====== Stored rows

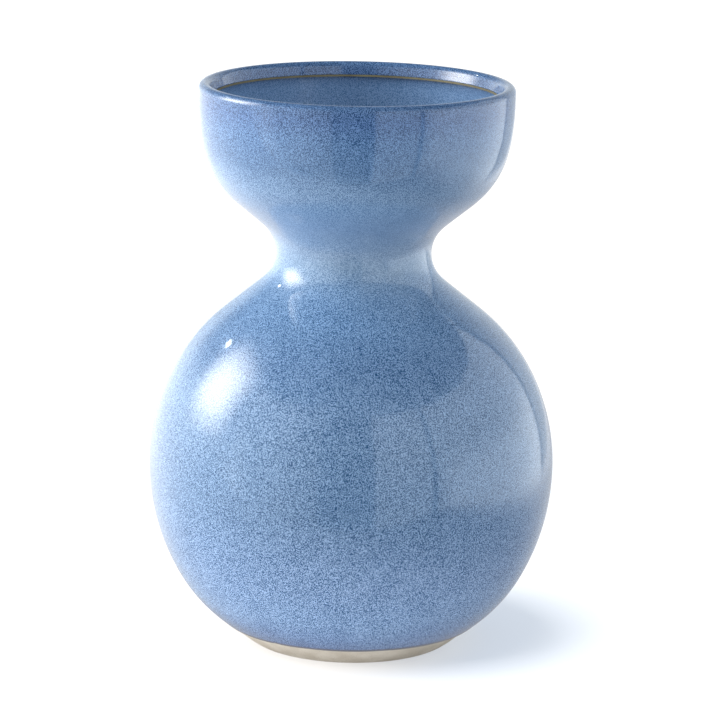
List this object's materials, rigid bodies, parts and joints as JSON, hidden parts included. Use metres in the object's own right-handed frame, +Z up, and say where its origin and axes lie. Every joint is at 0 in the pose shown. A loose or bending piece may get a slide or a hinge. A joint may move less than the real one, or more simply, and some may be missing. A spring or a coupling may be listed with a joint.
{
  "type": "flower vase",
  "caption": "Free-standing stoneware vase with a wide globe, a narrow waist and a flared bowl with a rolled lip, glazed inside and out above a bare clay foot.",
  "frame": {"origin": "centre of the plane that the foot rests on", "axes": "+Z up along the vase's turning axis; X and Y are any two square directions, because the vase is round"},
  "size_m": [0.22, 0.22, 0.3062],
  "materials": {
    "bare_stoneware": "unglazed, dry matte beige clay, slightly grainy",
    "body_stoneware": "fired clay under the glaze, bare only as a thin brown line inside the lip",
    "outer_blue_glaze": "glossy reactive glaze, pale blue finely speckled with navy",
    "liner_blue_glaze": "glossy blue liner glaze, finely speckled, watertight"
  },
  "bodies": {
    "root": {"foot_ring": "bare_stoneware", "globe_wall": "body_stoneware", "bowl_wall": "body_stoneware", "outer_glaze": "outer_blue_glaze", "inner_glaze": "liner_blue_glaze"}
  },
  "joints": []
}
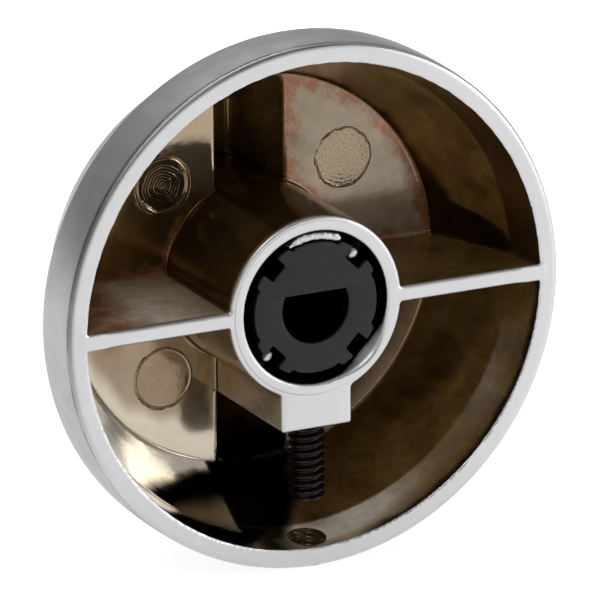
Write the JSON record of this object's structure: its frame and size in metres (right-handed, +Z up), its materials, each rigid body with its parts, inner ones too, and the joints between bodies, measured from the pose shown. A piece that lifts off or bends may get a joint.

============

**Challenge:** Word for word, extract all the records.

**Task answer:**
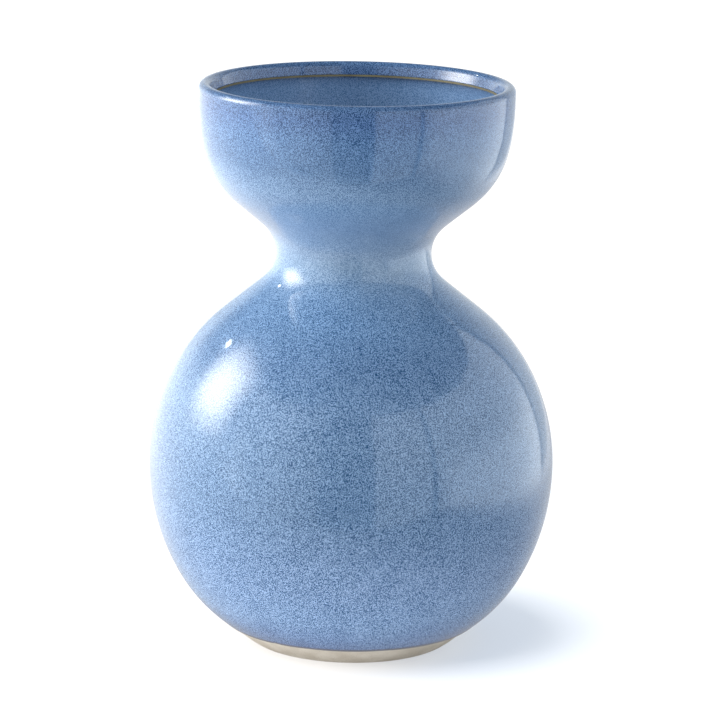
List this object's materials, rigid bodies, parts and joints as JSON, hidden parts included. Use metres in the object's own right-handed frame, +Z up, and say where its origin and axes lie. Every joint is at 0 in the pose shown. A loose or bending piece may get a slide or a hinge. A joint may move less than the real one, or more simply, and some may be missing. A spring or a coupling may be listed with a joint.
{
  "type": "flower vase",
  "caption": "Free-standing stoneware vase with a wide globe, a narrow waist and a flared bowl with a rolled lip, glazed inside and out above a bare clay foot.",
  "frame": {"origin": "centre of the plane that the foot rests on", "axes": "+Z up along the vase's turning axis; X and Y are any two square directions, because the vase is round"},
  "size_m": [0.22, 0.22, 0.3062],
  "materials": {
    "bare_stoneware": "unglazed, dry matte beige clay, slightly grainy",
    "body_stoneware": "fired clay under the glaze, bare only as a thin brown line inside the lip",
    "outer_blue_glaze": "glossy reactive glaze, pale blue finely speckled with navy",
    "liner_blue_glaze": "glossy blue liner glaze, finely speckled, watertight"
  },
  "bodies": {
    "root": {"foot_ring": "bare_stoneware", "globe_wall": "body_stoneware", "bowl_wall": "body_stoneware", "outer_glaze": "outer_blue_glaze", "inner_glaze": "liner_blue_glaze"}
  },
  "joints": []
}
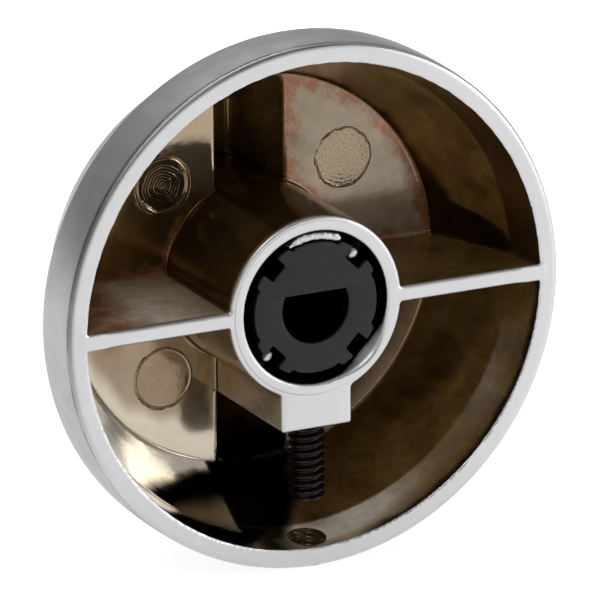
Write the JSON record of this object's structure: its frame and size in metres (right-handed, +Z up), its materials, each rigid body with its parts, inner ones too, and the joints between bodies, measured from the pose shown. A piece that lifts off or bends may get a joint.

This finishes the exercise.